Orrin Hatch thought that Clinton should have fired Attorney General Janet Reno for being too aggressive in the FBI's raid on religious extremists who were stockpiling weapons in Waco, Texas. Hatch said this even though Republican John Danforth's investigation cleared Reno of any wrong-doing.
And it seemed Hatch was very concerned about the politics of Clinton's DOJ appointees. He, in fact, opposed Clinton's nomination of Bill Lann Lee to head the DOJ's Civil Rights division because of Lee's "personal viewpoints" on affirmative action (supporting it). Funny, I must have missed Hatch's outrage over the insertion of "loyal Bushies" at Justice and throughout the federal government. Kind of makes his concern over affirmative-action policy seem quaint.
To top it off, Hatch should be truly embarrassed by what Senator Sheldon Whitehouse has unearthed. John Dean explains:
In a premise to a question for Gonzales, Senator Whitehouse said he had found correspondence in the files of the Senate Judiciary Committee from the days when Orrin Hatch was chairman relating to an investigation of the relationship between the Clinton White House and the Justice Department (under Attorney General Janet Reno). Hatch was concerned about the independence of the Department of Justice, so he wanted to know who in the White House could speak with whom in the Justice Department. The correspondence showed that four people in the White House (the President, Vice President, chief of staff, and White House counsel) could speak with three people in the Justice Department (the Attorney General, the Deputy Attorney and the Associate Attorney General) - period.

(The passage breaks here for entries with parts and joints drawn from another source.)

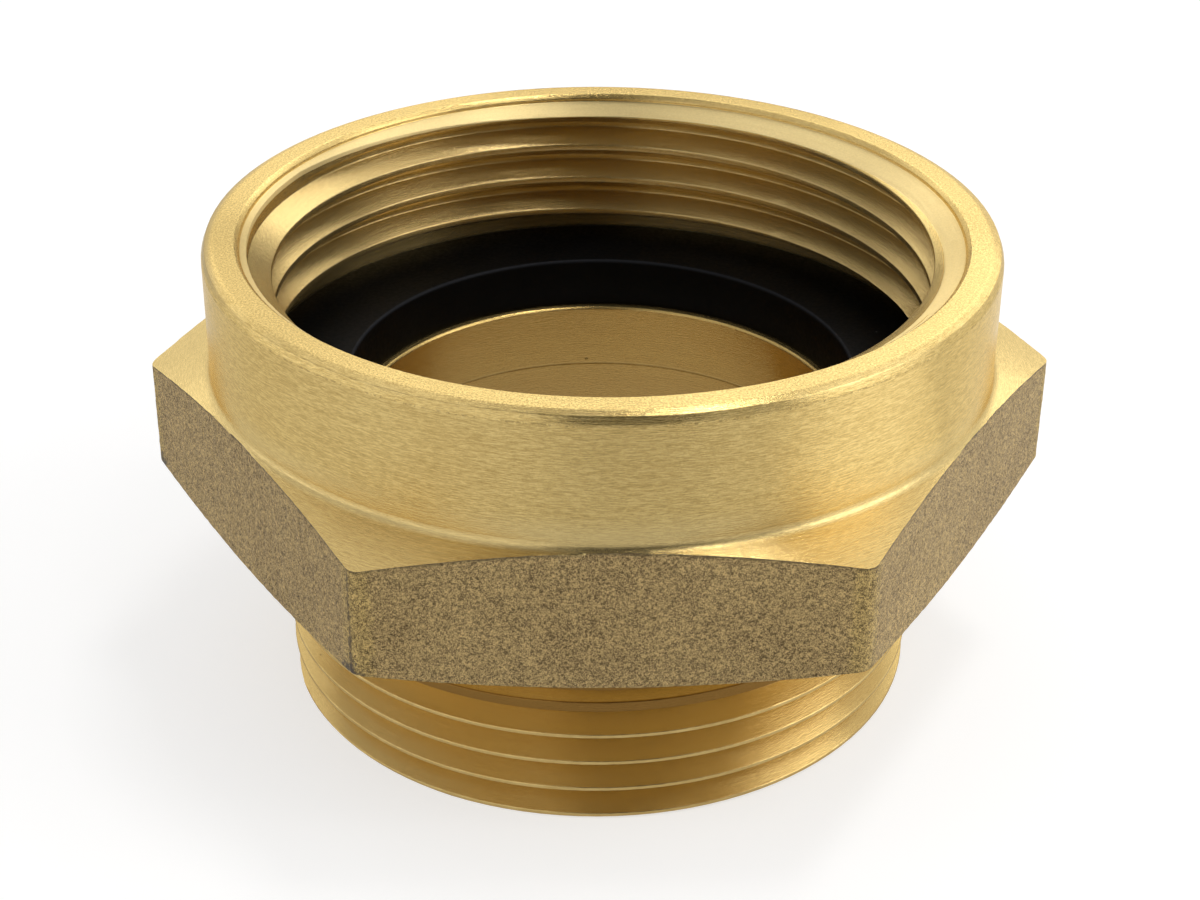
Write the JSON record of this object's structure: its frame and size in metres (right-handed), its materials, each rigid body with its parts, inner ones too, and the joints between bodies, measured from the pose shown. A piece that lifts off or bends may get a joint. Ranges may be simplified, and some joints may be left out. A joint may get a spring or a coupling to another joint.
{
  "type": "fire hose adapter",
  "caption": "Brass hose adapter with a wrench hexagon, a coarse female hose thread with a rubber gasket above and a tapered male pipe thread below.",
  "frame": {"origin": "centre of the male thread's foot, in the plane it stands on", "axes": "+Z along the common axis of both threads, from the pipe end to the hose end; +X through a corner of the hexagon"},
  "size_m": [0.0664, 0.0578, 0.035],
  "materials": {
    "brass": "satin, turned; hexagon sides rough as cast",
    "rubber": "smooth moulded"
  },
  "bodies": {
    "root": {"adapter_body": "brass", "hose_gasket": "rubber"}
  },
  "joints": []
}
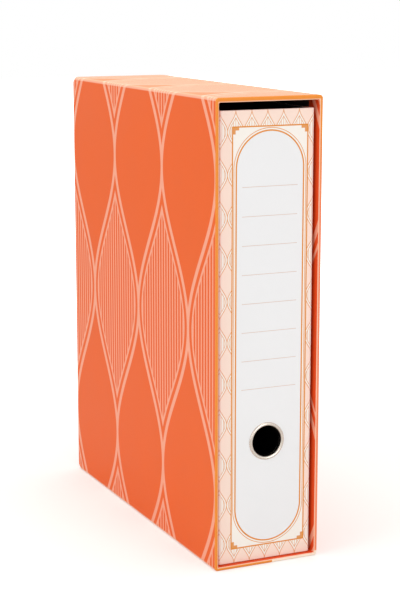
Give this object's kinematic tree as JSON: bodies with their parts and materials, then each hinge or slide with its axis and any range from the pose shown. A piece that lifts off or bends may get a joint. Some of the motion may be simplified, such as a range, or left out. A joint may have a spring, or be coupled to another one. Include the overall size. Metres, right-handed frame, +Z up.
{
  "type": "lever arch file in slipcase",
  "caption": "Upright lever arch file with a finger ring in its spine, sliding out of an open-fronted printed board slipcase.",
  "frame": {"origin": "middle of the slipcase's underside, on the surface it stands on", "axes": "+Z up along the spine, -Y out of the slipcase's open mouth, X across the spine"},
  "size_m": [0.086, 0.29, 0.35],
  "materials": {
    "case_paper": "satin laminated print on board",
    "cover_paper": "satin laminated print on board",
    "nickel": "bright nickel plate",
    "steel": "plain plated steel",
    "black_plastic": "fine matt"
  },
  "bodies": {
    "slipcase": {"slipcase": "case_paper"},
    "file": {"file_cover": "cover_paper", "finger_ring": "nickel", "ring_washer": "steel", "base_plate": "nickel", "post_upper": "nickel", "post_lower": "nickel", "lever_pin": "steel", "base_rivet_1": "steel", "base_rivet_2": "steel", "base_rivet_3": "steel", "base_rivet_4": "steel"},
    "lever": {"lever": "nickel", "roller_pin": "steel"},
    "roller": {"cam_roller": "steel"},
    "arches": {"arch_wire": "nickel"},
    "bar": {"compressor_bar": "black_plastic"}
  },
  "joints": [
    {"name": "binder_slide", "type": "slide", "parent": "slipcase", "child": "file", "axis": [0, -1, 0], "range_m": [0, 0.3]},
    {"name": "lever_pivot", "type": "hinge", "parent": "file", "child": "lever", "pos_m": [-0.02745, -0.09975, 0.19175], "axis": [0, 1, 0], "range_deg": [0, 52]},
    {"name": "arch_tilt", "type": "hinge", "parent": "file", "child": "arches", "pos_m": [-0.0325, -0.11075, 0.17175], "axis": [0, 0, -1], "range_deg": [0, 26]},
    {"name": "roller_spin", "type": "hinge", "parent": "lever", "child": "roller", "pos_m": [-0.02745, -0.09975, 0.20375], "axis": [0, 1, 0], "continuous": true},
    {"name": "bar_slide", "type": "slide", "parent": "file", "child": "bar", "axis": [1, 0, 0], "range_m": [0, 0.028]}
  ],
  "couplings": [
    {"joint": "arch_tilt", "follows": "lever_pivot", "ratio": 0.5}
  ]
}
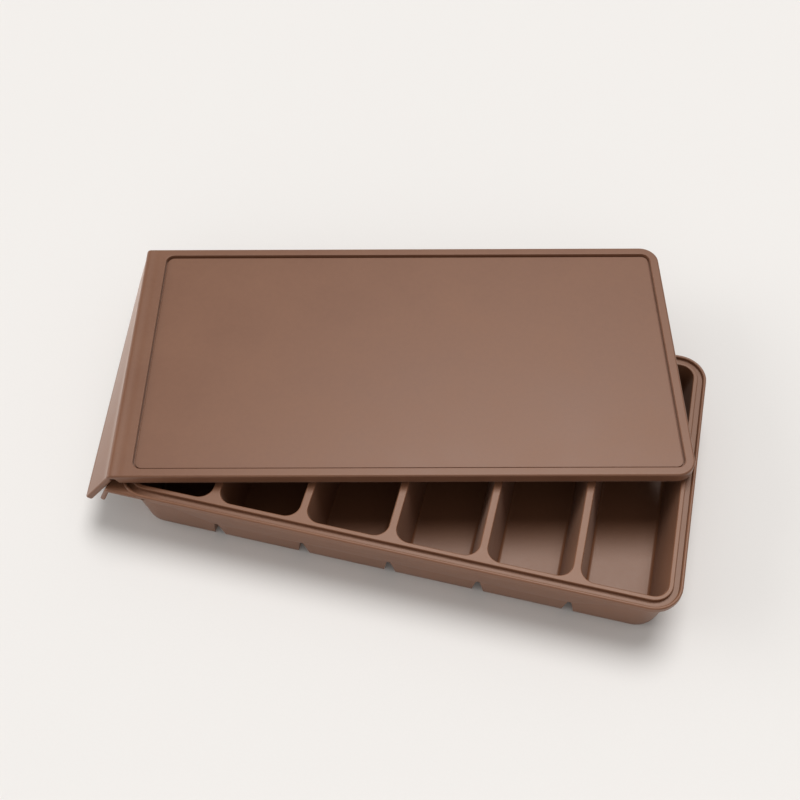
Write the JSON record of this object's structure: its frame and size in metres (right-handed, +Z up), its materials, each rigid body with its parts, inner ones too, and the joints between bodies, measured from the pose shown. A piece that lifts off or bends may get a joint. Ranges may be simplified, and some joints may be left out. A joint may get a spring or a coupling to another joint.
{
  "type": "baby food freezer tray with lid",
  "caption": "Long low freezer tray in soft silicone with a row of deep rectangular portion cups, a grooved rim and a flat lid with a drooping pull tab.",
  "frame": {"origin": "on the table, in the middle of the foot of the fourth cup from the pull tabs", "axes": "+X along the row of cups, away from the pull tabs; +Y across the tray, towards the back of the picture; +Z up"},
  "size_m": [0.2912, 0.196, 0.0372],
  "materials": {
    "tray_silicone": "satin-matt moulded silicone, cocoa brown",
    "lid_silicone": "satin-matt moulded silicone, cocoa brown"
  },
  "bodies": {
    "tray": {"tray": "tray_silicone"},
    "tray_tab": {"tray_tab": "tray_silicone"},
    "lid": {"lid": "lid_silicone"},
    "lid_tab": {"lid_tab": "lid_silicone"}
  },
  "joints": [
    {"name": "lid_lift", "type": "slide", "parent": "tray", "child": "lid", "axis": [0, 0, 1], "range_m": [0, 0.12]},
    {"name": "lid_tab_fold", "type": "hinge", "parent": "lid", "child": "lid_tab", "pos_m": [-0.16157, 0.00058, 0.0357], "axis": [-0.2419, 0.9703, 0], "range_deg": [0, 95], "stiffness_Nm_per_rad": 0.02},
    {"name": "tray_tab_fold", "type": "hinge", "parent": "tray", "child": "tray_tab", "pos_m": [-0.1474, 0, 0.0279], "axis": [0, 1, 0], "range_deg": [-20, 8], "stiffness_Nm_per_rad": 0.02}
  ]
}
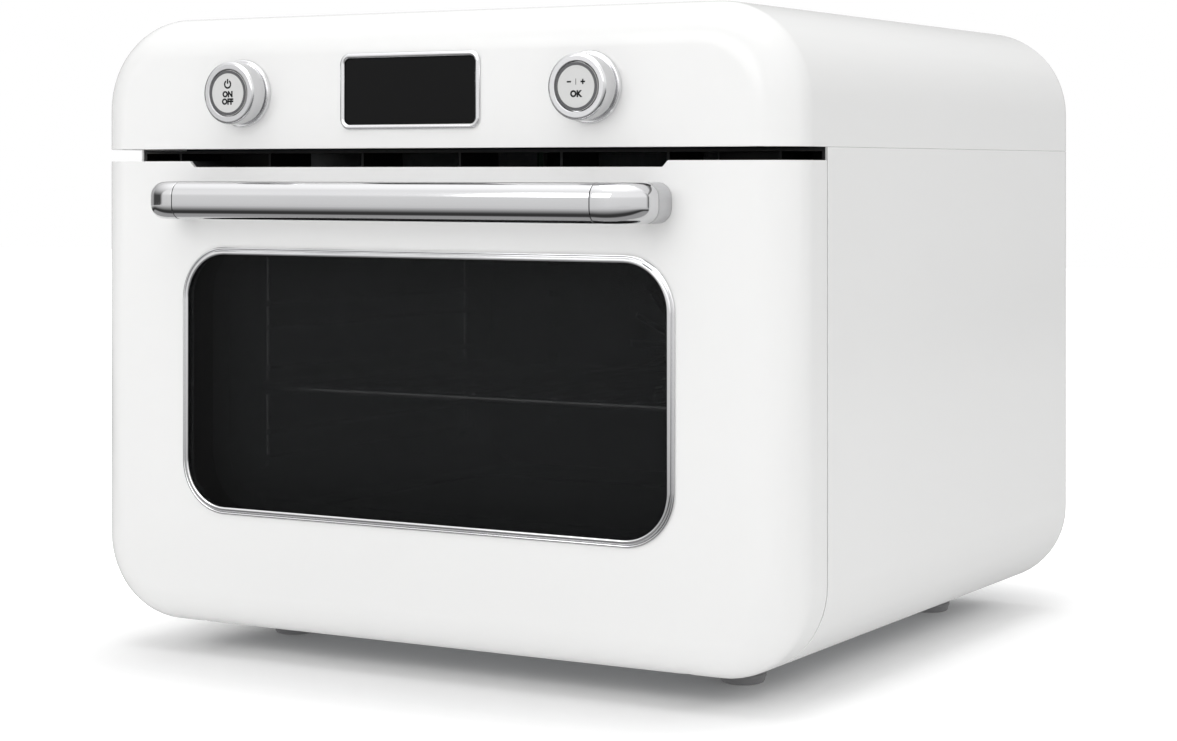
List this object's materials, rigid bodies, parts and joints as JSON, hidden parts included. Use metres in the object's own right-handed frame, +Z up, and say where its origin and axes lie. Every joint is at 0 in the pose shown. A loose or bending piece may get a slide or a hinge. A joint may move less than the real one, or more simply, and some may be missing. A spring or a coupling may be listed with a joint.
{
  "type": "countertop steam oven",
  "caption": "White countertop steam oven with rounded corners, a drop-down glazed door with a bar handle, a display and push-and-turn knobs.",
  "frame": {"origin": "under the middle of the oven's overall depth and width, at the level of the foot bottoms", "axes": "+X to the right seen from the front, +Y from the door to the back, +Z up"},
  "size_m": [0.48, 0.482, 0.389],
  "materials": {
    "enamel": "gloss white enamel",
    "black_steel": "satin black enamel",
    "black_plastic": "matt moulded",
    "chrome": "polished",
    "satin_metal": "satin cast",
    "dark_glass": "black tinted",
    "clear_glass": "clear",
    "galvanised": "zinc-coated sheet",
    "cavity_steel": "grey enamelled steel",
    "wire_chrome": "bright wire",
    "element": "dark oxidised tube",
    "wool": "glass-wool blanket",
    "rubber": "matt",
    "silicone": "translucent tube",
    "clear_plastic": "clear moulded",
    "circuit": "printed board",
    "white_plastic": "satin moulded"
  },
  "bodies": {
    "case": {"hood_cover": "enamel", "left_side_panel": "enamel", "right_side_panel": "enamel", "base_plate": "galvanised", "rear_panel": "galvanised", "deck_plate": "galvanised", "fan_motor": "galvanised", "lamp_housing": "galvanised", "blower_housing": "galvanised", "air_duct": "galvanised", "left_hinge_arm": "galvanised", "right_hinge_arm": "galvanised", "front_frame": "black_steel", "vent_grille": "black_plastic", "cable_gland": "black_plastic", "tank_lid": "black_plastic", "left_encoder": "black_plastic", "right_encoder": "black_plastic", "front_left_foot": "rubber", "front_right_foot": "rubber", "rear_left_foot": "rubber", "rear_right_foot": "rubber", "door_seal": "rubber", "cavity_liner": "cavity_steel", "fan_cover": "cavity_steel", "insulation": "wool", "steam_boiler": "satin_metal", "ring_element": "element", "grill_element": "element", "lower_element": "element", "wire_rack": "wire_chrome", "left_rack_support": "wire_chrome", "right_rack_support": "wire_chrome", "lamp_lens": "clear_glass", "water_tank": "clear_plastic", "water_pump": "white_plastic", "water_hose": "silicone", "steam_pipe": "silicone", "power_board": "circuit", "display_board": "circuit", "display_bezel": "chrome", "left_knob_flange": "chrome", "right_knob_flange": "chrome", "display_glass": "dark_glass"},
    "door": {"door_skin": "enamel", "door_liner": "black_steel", "window_trim": "chrome", "outer_glass": "dark_glass", "inner_glass": "clear_glass", "handle_bar": "chrome", "left_handle_end": "satin_metal", "right_handle_end": "satin_metal", "left_hinge_pin": "galvanised", "right_hinge_pin": "galvanised"},
    "left_knob": {"left_knob_ring": "chrome"},
    "right_knob": {"right_knob_ring": "chrome"},
    "left_button": {"left_knob_button": "white_plastic"},
    "right_button": {"right_knob_button": "white_plastic"},
    "oven_fan": {"convection_fan": "satin_metal"},
    "cooling_rotor": {"blower_rotor": "black_plastic"}
  },
  "joints": [
    {"name": "door_hinge", "type": "hinge", "parent": "case", "child": "door", "pos_m": [0, -0.187, 0.031], "axis": [1, 0, 0], "range_deg": [0, 84]},
    {"name": "left_knob_turn", "type": "hinge", "parent": "case", "child": "left_knob", "pos_m": [-0.124, -0.21, 0.3418], "axis": [0, 1, 0], "continuous": true},
    {"name": "right_knob_turn", "type": "hinge", "parent": "case", "child": "right_knob", "pos_m": [0.116, -0.21, 0.3418], "axis": [0, 1, 0], "continuous": true},
    {"name": "left_button_press", "type": "slide", "parent": "case", "child": "left_button", "axis": [0, 1, 0], "range_m": [0, 0.0018], "stiffness_N_per_m": 600, "springref_m": -0.001},
    {"name": "right_button_press", "type": "slide", "parent": "case", "child": "right_button", "axis": [0, 1, 0], "range_m": [0, 0.0018], "stiffness_N_per_m": 600, "springref_m": -0.001},
    {"name": "oven_fan_spin", "type": "hinge", "parent": "case", "child": "oven_fan", "pos_m": [0, 0.1521, 0.175], "axis": [0, 1, 0], "continuous": true},
    {"name": "cooling_rotor_spin", "type": "hinge", "parent": "case", "child": "cooling_rotor", "pos_m": [0, 0.109, 0.303], "axis": [0, 0, 1], "continuous": true}
  ]
}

Senator Whitehouse discovered - and created a chart to make the point - that in the Bush White House, a shocking 417 people could speak with 30 different people in the Justice Department. It was a jaw-dropper. As Chairman Leahy said, when he asked Senator Whitehouse to continue when his time expired, in his thirty years on the Judiciary Committee, he had never seen anything like the open contacts from the White House to the Justice Department that had occurred in the Bush Administration.
What a piece of work Orrin Hatch is.
With this kind of blatant hypocrisy from GOP leaders, and the inevitable lack of opposition to Bush's continued support of Gonzales, it almost seems like congressional Republicans are begging to remain in the minority for years to come.